We then dived into the food area in search of sustenance. Gabe procured us two round loaves of bread filled with freshly grilled skewers of chicken, one spicy, one plain. Soon after that, we discovered the produce and fish  stalls — along with half the other people in the medina, it seemed. We pushed through the crush of people, coming to a complete stop whenever a cart or donkey tried to make its way through, and fended off beggars who decided we looked affluent enough to buy them a meal as well. For our pains, we came away with a bag full of colorful olives, a bag of dark red strawberries, a melon, some loquats, and a few huge apples, bought from a man who smiled at me kindly when I turned to him with wide eyes, overwhelmed by the press of people and smells and sights.

Laden down with goodies, we made our way home, back through the gold lined streets. We cobbled together a lunch from what we’d bought, taking it and some plates and silverware we scrounged up to the rooftop terrace — much to the amusement and consternation of the little maid, who watched us fumble through her kitchen, laughing at these crazy Americans wanting to make their own lunch without help. We sat up there and read for quite a while, occasionally taking a break to watch the men in the tannery through the binoculars, and laughing at the girls on the rooftop next door, who were trying out their limited phrases in English and French on us.

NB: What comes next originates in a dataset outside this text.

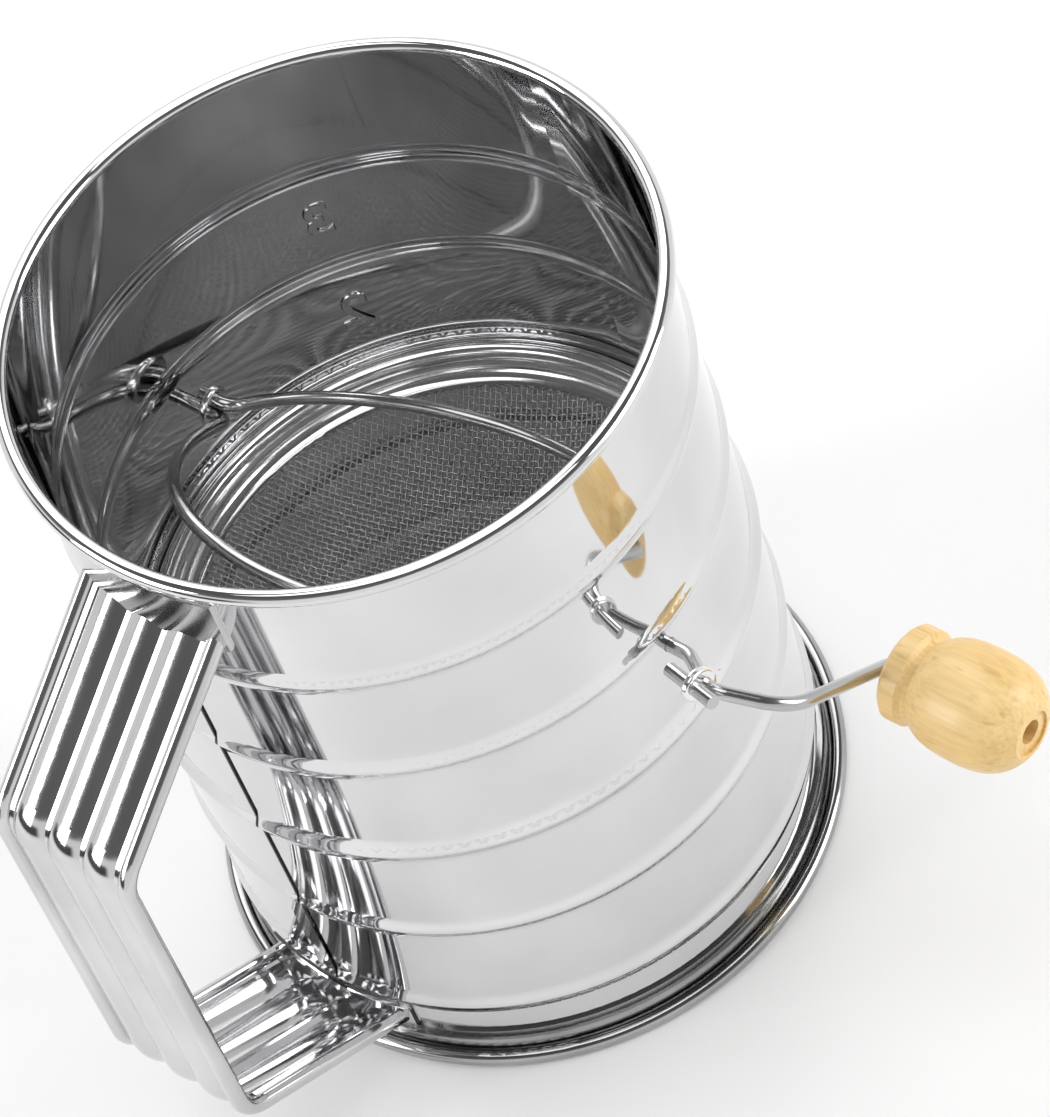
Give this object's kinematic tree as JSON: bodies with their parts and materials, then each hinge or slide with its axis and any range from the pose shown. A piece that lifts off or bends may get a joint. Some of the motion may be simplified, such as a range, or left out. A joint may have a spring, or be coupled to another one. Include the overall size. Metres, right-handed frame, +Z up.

After we were somewhat rested, Gabe and I gathered ourselves together again and went back out into the hustle and bustle in search of a taxi. We found one just as he was disgorging three women, along with various bags and children, and jumped in en route to the Mellah, the former Jewish area of town. Along the way, our taxi driver picked up another man waiting for a lift, then let him out just down the street — they are always willing to fit more people in the car.

We didn’t really do justice to the Mellah, as I was still feeling a little run down and unable to deal with the press of people. We did make it to the old synagogue, where the caretaker was thrilled to have people to show around. He took us down to the ritual bath, and made Gabe go back up to the top, where he could take a picture of my hands over the water through the tube in the ceiling, supposedly designed to let the bride’s family witness her cleansing before her marriage. I was convinced the guy was telling me to get in the bath itself, and was relieved when he let us off with just the photo.

I could tell that Gabe was glad to see the synagogue, but also that he was saddened by how deserted it was. Once upon a time, Fes had a vibrant community of Jews, all in this area outside the city walls. You could still see their influence everywhere, especially in the open balconies of the buildings, as they did not have to hide their women from the world as the Muslims did. But as for the Jews themselves, they were nowhere to be found.

We hopped in another cab to go back up to the medina, where we took another turn past my favorite camel head (I hope a different one) to the cafe where we’d eaten a few days before. We were greeted as old friends by the British proprietor, who I’m pretty sure greets everyone as old friends, and settled down on a couch to drink mint tea and watch the people come in.

To my disappointment, by the time the music started, it looked like we were in a bar in Santa Cruz, surrounded by Americans and modern day hippies. Not the Moroccan experience I’d intended to have.

At least the band was Moroccan, wearing matching blue djelabas with neat white collared shirts underneath. They had a grand old time, rocking out on their little drums and singing away, while the girl who was there doing henna and I laughed at the antics of the owner. She and I had about 4 words in common, but we shared some knowing looks and laughs nonetheless.

We left early, detained only momentarily by two very Santa Cruzian individuals who refused to pay 30 dirhams, or 3 euros, for the one tea they’d split and the twenty minutes of music they’d seen. And that was after the owner had cut their entry fee in half.

We’d originally thought to take a cab back to the house, but ended up walking back through the medina, which was a much easier task at night than during the crowded midday rush. We only got slightly lost, and were guided unwillingly by a persistent young boy with a light-up yo yo, who kept up with us for quite a while. When we’d found our way to the gate we needed by asking directions at every turn, he still demanded money, claiming he’d gotten us there by himself. We had to give him something for his persistence, thereby of course reinforcing his behavior. But I did have to admire his entrepreneurial spirt. Gabe tried to teach him a phrase of English to say “Let me guide you,” but all was forgotten as soon as he had dirhams in hand. Alas.

So we returned to our sanctuary once more, ready for another lovely Moroccan dinner and, again, bed. This time I slept through the call to prayer until the birds and light streaming in through the colored glass windows woke me to start our last day in Morocco.